Don’t repeat yourself :

• If you are computing a process always when required, it greatly increases gas cost.
• Instead, write a function and let it do the task. This way, you can decrease bytecode size and save some gas.

Short Circuiting:

• Imagine you have to check 2 conditions one after other to pass the check. You should check the lower cost/less complex check first instead of high cost check.
• Let g(x) be low cost and h(x) be high cost. Doing this saves some gas,
  • g(x) && h(x) as if g(x) fails, h(x) is never executed.
• Note that require() does not short-circuit, which matters if your message is not a constant and is calculated at runtime instead. This:

    if (condition)
        revert(getMessage());
  

  is more efficient than:

    require(condition, getMessage());
  

  because it will not run getMessage() when the condition is false.

Mappings are cheaper than arrays:

• Because EVM store is a key value mapped store, mappings are cheaper for EVM than arrays
• Check internals section for more details.

bytes vs byte1[]:

• Again, check internals section for a detailed explanation.
• TL;DR ? bytes has packing, byte1[] lacks packing in the location memory. In the context of storage, both have packing.

Limit external calls:

• This might be or not be possible. But try to decrease them as much as possible.
  • Note that the alternative - internal calls - increases your bytecode size because the whole function gets compiled into your own contract. If you care more about deployment cost or are hitting the contract size limit, an external call might be the right choice after all.
• Every external call costs more gas than a simple internal call.
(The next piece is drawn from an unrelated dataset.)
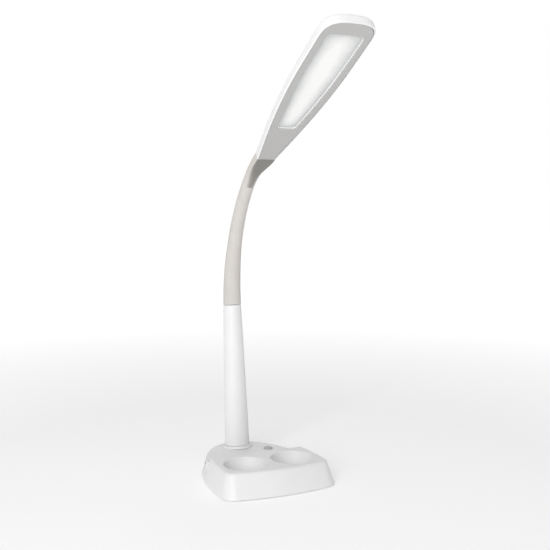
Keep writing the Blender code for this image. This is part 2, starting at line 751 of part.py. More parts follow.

Make your contract upgradeable :

• Upgradeable contracts can have persistent storage while their code can be change or upgraded when a bug is discovered.
• This way, you don’t need to copy all storage when creating a newer version of contract.

Divide your code into multiple contracts:

• This is relevant only if the size of your bytecode is reaching the limit.
• By deploying different contracts, you can potentially deploy as much bytecode as you want.